======== RECORDS TO PROCESS

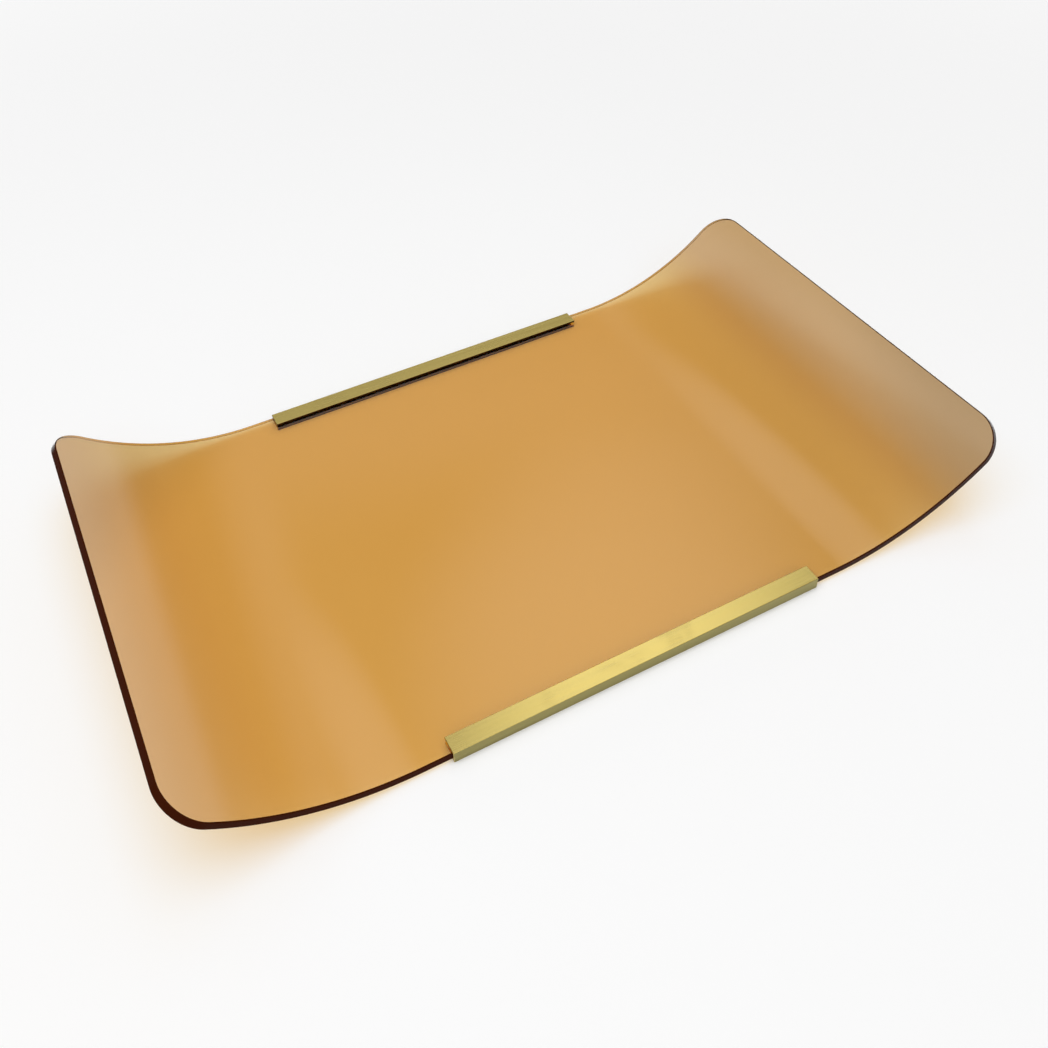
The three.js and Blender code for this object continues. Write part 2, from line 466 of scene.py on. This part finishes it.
# %% [markdown]
# ## Amber acrylic
#
# Acrylic is coloured all through, so the colour belongs to the volume and not to the surface. A thin
# look through the faces is light amber, and a long look in through an edge is dark red-brown, from
# the same few numbers. The surface is clear and glossy. It carries faint smears and a very slight
# waviness, because heated sheet is never perfectly flat.
#
# Seen from outside, the edge is another matter. Light that enters there is trapped between the faces
# and comes out of it only after a long way through the colour, so the edge looks nearly opaque and
# dark red-brown. It gets a shader of its own for that, with a weak reddish gloss. From inside, or at
# a grazing angle, where it mirrors its surroundings, the edge is as clear as the rest.
#
# The renderer does not follow light through clear glass to the floor by itself, so rays that look
# for light pass straight through the surface and are still coloured by the volume.

# %% Find the outer side of the edge
EDGE_FACING = (0.82, 0.55)  # where the edge has turned clear, and where it is dark


def outer_edge(tree):
    """One on the edge where it is seen from outside, and zero at a grazing angle."""
    rim = add_node(tree, "Attribute", attribute_name="rim")
    outside = add_node(tree, "Math", {0: 1}, operation="SUBTRACT")
    tree.links.new(add_node(tree, "NewGeometry").outputs["Backfacing"], outside.inputs[1])
    facing = add_node(tree, "LayerWeight", {"Blend": 0.5}).outputs["Facing"]
    not_grazing = remap(tree, facing, *EDGE_FACING)
    into_it = combine(tree, "MULTIPLY", outside.outputs["Value"], not_grazing)
    return combine(tree, "MULTIPLY", rim.outputs["Fac"], into_it)


def any_ray(tree, *kinds):
    """One for a ray of any of these kinds, and zero for the others."""
    rays = tree.nodes.new("ShaderNodeLightPath")
    found = rays.outputs["Is %s Ray" % kinds[0]]
    for kind in kinds[1:]:
        found = combine(tree, "MAXIMUM", found, rays.outputs["Is %s Ray" % kind])
    return found


def mix_shaders(tree, share, first, second):
    """Shows the first shader where share is zero, and the second where it is one."""
    mixed = tree.nodes.new("ShaderNodeMixShader")
    tree.links.new(share, mixed.inputs["Fac"])
    tree.links.new(first, mixed.inputs[1])
    tree.links.new(second, mixed.inputs[2])
    return mixed.outputs["Shader"]


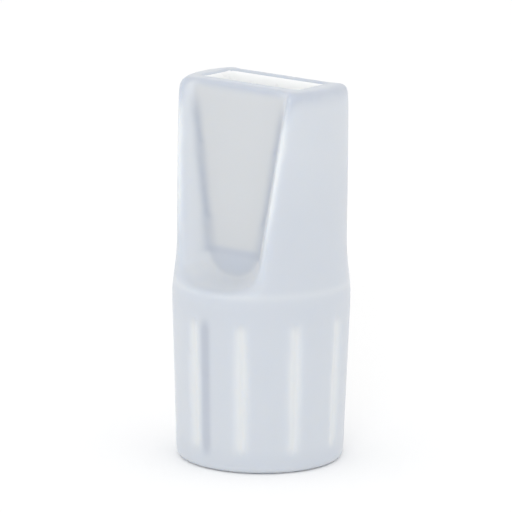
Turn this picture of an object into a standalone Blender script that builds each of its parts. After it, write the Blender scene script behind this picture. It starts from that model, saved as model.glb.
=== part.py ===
"""Saliva ejector tip: a push-on suction mouthpiece with its strainer, seal ring and tube bush.

The tip stands on its open base, with its axis along +Z, its oblong mouth on top and the mouth's long side along X.
"""

import math

import bmesh
import bpy
from mathutils import Matrix, Vector

MM = 0.001

# Driving dimensions, in millimetres
HEIGHT = 27.3
COLLAR_RADIUS = 6.35
UPPER_RADIUS = 6.04
FLARE_RADIUS = 6.22
BASE_RADIUS = 5.99
MOUTH_LENGTH = 8.55
MOUTH_WIDTH = 3.16
TUBE_DIAMETER = 6.5
FLUTE_COUNT = 10
PIECE_GAP = 0.3

# Heights up the axis
COLLAR_TOP = 12.9
COLLAR_BOTTOM = 11.2
FLARE_TOP = 15.5
FLARE_FOOT = 13.2
FLUTE_BOTTOM = 1.1
SHOULDER_Z = 9.1

# Edge radii
RIM_ROUND = 0.5
BASE_ROUND = 0.4

# Sunk panels: a nearly upright floor, sides that flare out to the round body, and a foot on the collar's top
PANEL_TOP_DISTANCE = 2.65
PANEL_SLOPE = 0.03
PANEL_TOP_HALF = 4.25
PANEL_FOOT_RADIUS = 2.25
PANEL_FOOT_Z = 13.25
PANEL_REACH = 6.9
WALL_FLARE = 0.83
SHELF_Z = 12.95

# Passage: a flat pocket that narrows downwards to a half-round foot, a throat, and a plenum above the strainer
PASSAGE_LOW_HALF_LENGTH = 2.7
PASSAGE_ARC_Z = 15.9
THROAT_RADIUS = 1.5
THROAT_TOP = 14.6
THROAT_FOOT = 12.4
PLENUM_TOP = 11.6
PLENUM_BEVEL = 0.5

# Flutes around the grip
FLUTE_WIDTH = 0.95
FLUTE_DEPTH = 0.2
FLUTE_PHASE = math.radians(7.7)

# Pieces held in the base
TUBE_CLEARANCE = 0.05
CHAMBER_RADIUS = 4.7
STRAINER_THICKNESS = 0.7
STRAINER_HOLE_RADIUS = 0.5
STRAINER_RING_RADIUS = 1.9
STRAINER_RING_HOLES = 6
SEAL_SECTION = 0.55
BUSH_FOOT = 0.5
LEAD_IN = 0.4

TURN_STEPS = 96
CUTTER_STEPS = 64
ARC_POINTS = 18
SMOOTH_ANGLE = math.radians(28.0)

# Worked out from the dimensions above
TUBE_BORE = TUBE_DIAMETER / 2.0 + TUBE_CLEARANCE
INSERT_RADIUS = CHAMBER_RADIUS - PIECE_GAP
STRAINER_TOP = SHOULDER_Z - PIECE_GAP
STRAINER_FOOT = STRAINER_TOP - STRAINER_THICKNESS
SEAL_CENTRE_Z = STRAINER_FOOT - PIECE_GAP - SEAL_SECTION
SEAL_CENTRE_RADIUS = INSERT_RADIUS - SEAL_SECTION
BUSH_TOP = SEAL_CENTRE_Z - SEAL_SECTION - PIECE_GAP


def clear_scene():
    """Remove every object that the scene starts with."""
    for item in list(bpy.data.objects):
        bpy.data.objects.remove(item, do_unlink=True)


def new_collection(name):
    """Return a new collection under the scene's own."""
    collection = bpy.data.collections.new(name)
    bpy.context.scene.collection.children.link(collection)
    return collection


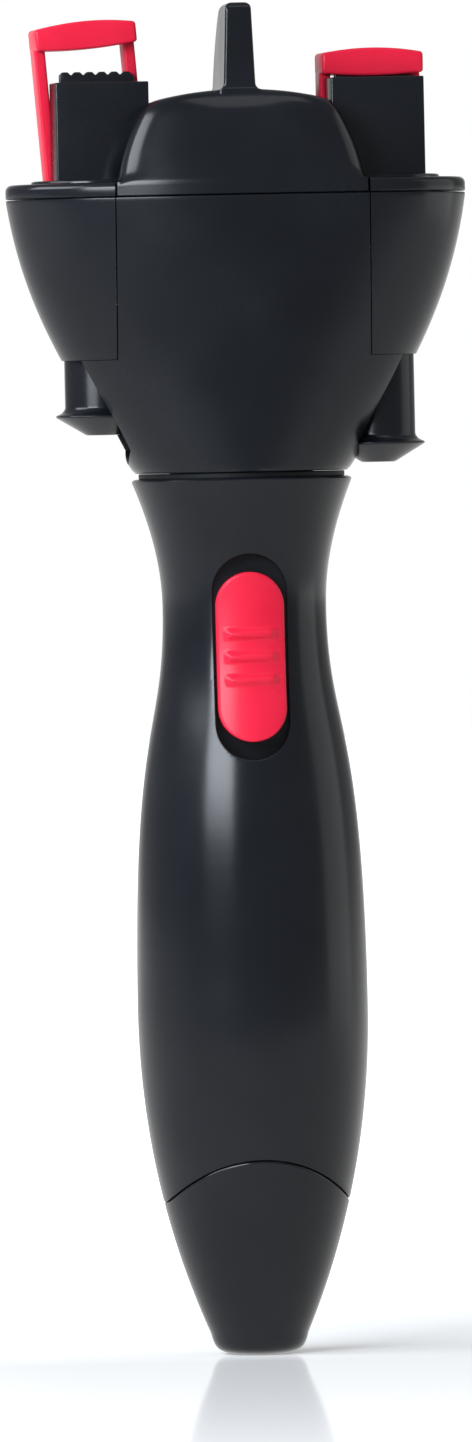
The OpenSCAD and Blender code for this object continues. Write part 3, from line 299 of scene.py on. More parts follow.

================

(WHAT THE EXERCISE ASKS):
Return every record, word for word.

(RESPONSE BELOW):
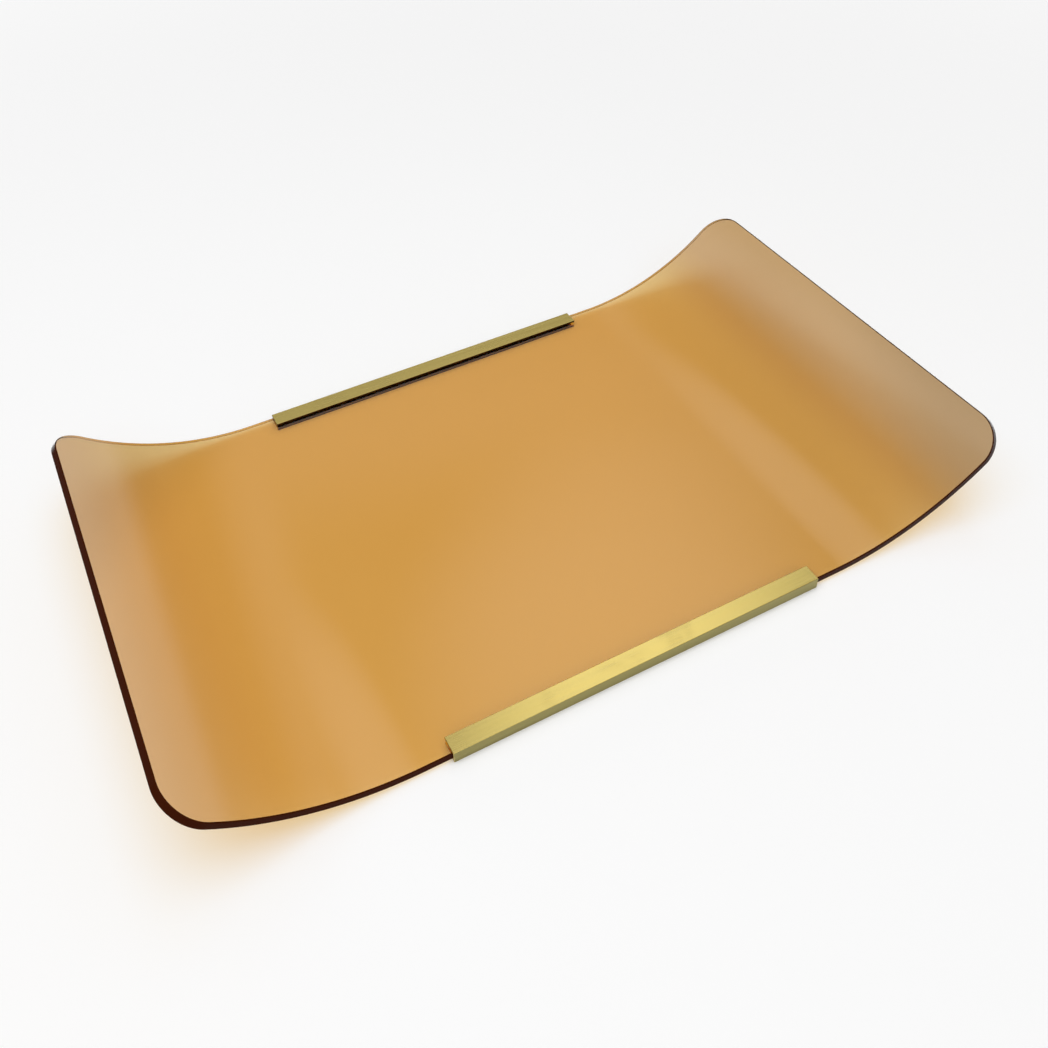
The three.js and Blender code for this object continues. Write part 2, from line 466 of scene.py on. This part finishes it.
# %% [markdown]
# ## Amber acrylic
#
# Acrylic is coloured all through, so the colour belongs to the volume and not to the surface. A thin
# look through the faces is light amber, and a long look in through an edge is dark red-brown, from
# the same few numbers. The surface is clear and glossy. It carries faint smears and a very slight
# waviness, because heated sheet is never perfectly flat.
#
# Seen from outside, the edge is another matter. Light that enters there is trapped between the faces
# and comes out of it only after a long way through the colour, so the edge looks nearly opaque and
# dark red-brown. It gets a shader of its own for that, with a weak reddish gloss. From inside, or at
# a grazing angle, where it mirrors its surroundings, the edge is as clear as the rest.
#
# The renderer does not follow light through clear glass to the floor by itself, so rays that look
# for light pass straight through the surface and are still coloured by the volume.

# %% Find the outer side of the edge
EDGE_FACING = (0.82, 0.55)  # where the edge has turned clear, and where it is dark


def outer_edge(tree):
    """One on the edge where it is seen from outside, and zero at a grazing angle."""
    rim = add_node(tree, "Attribute", attribute_name="rim")
    outside = add_node(tree, "Math", {0: 1}, operation="SUBTRACT")
    tree.links.new(add_node(tree, "NewGeometry").outputs["Backfacing"], outside.inputs[1])
    facing = add_node(tree, "LayerWeight", {"Blend": 0.5}).outputs["Facing"]
    not_grazing = remap(tree, facing, *EDGE_FACING)
    into_it = combine(tree, "MULTIPLY", outside.outputs["Value"], not_grazing)
    return combine(tree, "MULTIPLY", rim.outputs["Fac"], into_it)


def any_ray(tree, *kinds):
    """One for a ray of any of these kinds, and zero for the others."""
    rays = tree.nodes.new("ShaderNodeLightPath")
    found = rays.outputs["Is %s Ray" % kinds[0]]
    for kind in kinds[1:]:
        found = combine(tree, "MAXIMUM", found, rays.outputs["Is %s Ray" % kind])
    return found


def mix_shaders(tree, share, first, second):
    """Shows the first shader where share is zero, and the second where it is one."""
    mixed = tree.nodes.new("ShaderNodeMixShader")
    tree.links.new(share, mixed.inputs["Fac"])
    tree.links.new(first, mixed.inputs[1])
    tree.links.new(second, mixed.inputs[2])
    return mixed.outputs["Shader"]


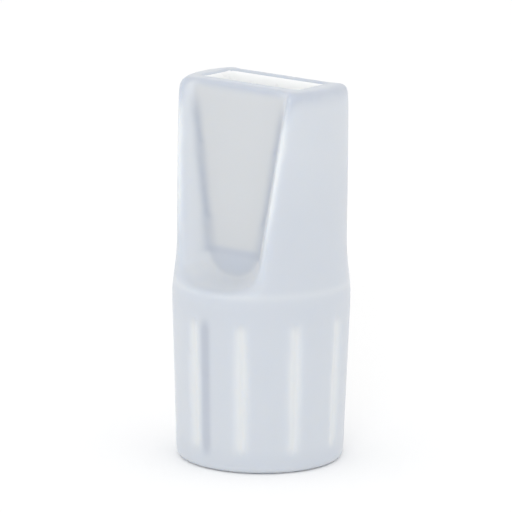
Turn this picture of an object into a standalone Blender script that builds each of its parts. After it, write the Blender scene script behind this picture. It starts from that model, saved as model.glb.
=== part.py ===
"""Saliva ejector tip: a push-on suction mouthpiece with its strainer, seal ring and tube bush.

The tip stands on its open base, with its axis along +Z, its oblong mouth on top and the mouth's long side along X.
"""

import math

import bmesh
import bpy
from mathutils import Matrix, Vector

MM = 0.001

# Driving dimensions, in millimetres
HEIGHT = 27.3
COLLAR_RADIUS = 6.35
UPPER_RADIUS = 6.04
FLARE_RADIUS = 6.22
BASE_RADIUS = 5.99
MOUTH_LENGTH = 8.55
MOUTH_WIDTH = 3.16
TUBE_DIAMETER = 6.5
FLUTE_COUNT = 10
PIECE_GAP = 0.3

# Heights up the axis
COLLAR_TOP = 12.9
COLLAR_BOTTOM = 11.2
FLARE_TOP = 15.5
FLARE_FOOT = 13.2
FLUTE_BOTTOM = 1.1
SHOULDER_Z = 9.1

# Edge radii
RIM_ROUND = 0.5
BASE_ROUND = 0.4

# Sunk panels: a nearly upright floor, sides that flare out to the round body, and a foot on the collar's top
PANEL_TOP_DISTANCE = 2.65
PANEL_SLOPE = 0.03
PANEL_TOP_HALF = 4.25
PANEL_FOOT_RADIUS = 2.25
PANEL_FOOT_Z = 13.25
PANEL_REACH = 6.9
WALL_FLARE = 0.83
SHELF_Z = 12.95

# Passage: a flat pocket that narrows downwards to a half-round foot, a throat, and a plenum above the strainer
PASSAGE_LOW_HALF_LENGTH = 2.7
PASSAGE_ARC_Z = 15.9
THROAT_RADIUS = 1.5
THROAT_TOP = 14.6
THROAT_FOOT = 12.4
PLENUM_TOP = 11.6
PLENUM_BEVEL = 0.5

# Flutes around the grip
FLUTE_WIDTH = 0.95
FLUTE_DEPTH = 0.2
FLUTE_PHASE = math.radians(7.7)

# Pieces held in the base
TUBE_CLEARANCE = 0.05
CHAMBER_RADIUS = 4.7
STRAINER_THICKNESS = 0.7
STRAINER_HOLE_RADIUS = 0.5
STRAINER_RING_RADIUS = 1.9
STRAINER_RING_HOLES = 6
SEAL_SECTION = 0.55
BUSH_FOOT = 0.5
LEAD_IN = 0.4

TURN_STEPS = 96
CUTTER_STEPS = 64
ARC_POINTS = 18
SMOOTH_ANGLE = math.radians(28.0)

# Worked out from the dimensions above
TUBE_BORE = TUBE_DIAMETER / 2.0 + TUBE_CLEARANCE
INSERT_RADIUS = CHAMBER_RADIUS - PIECE_GAP
STRAINER_TOP = SHOULDER_Z - PIECE_GAP
STRAINER_FOOT = STRAINER_TOP - STRAINER_THICKNESS
SEAL_CENTRE_Z = STRAINER_FOOT - PIECE_GAP - SEAL_SECTION
SEAL_CENTRE_RADIUS = INSERT_RADIUS - SEAL_SECTION
BUSH_TOP = SEAL_CENTRE_Z - SEAL_SECTION - PIECE_GAP


def clear_scene():
    """Remove every object that the scene starts with."""
    for item in list(bpy.data.objects):
        bpy.data.objects.remove(item, do_unlink=True)


def new_collection(name):
    """Return a new collection under the scene's own."""
    collection = bpy.data.collections.new(name)
    bpy.context.scene.collection.children.link(collection)
    return collection


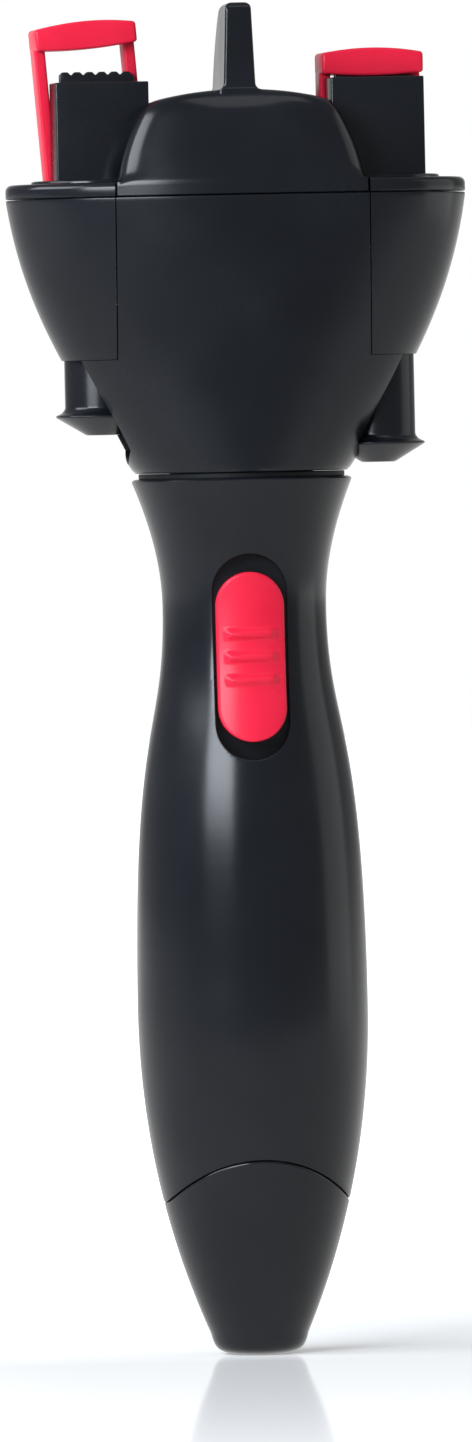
The OpenSCAD and Blender code for this object continues. Write part 3, from line 299 of scene.py on. More parts follow.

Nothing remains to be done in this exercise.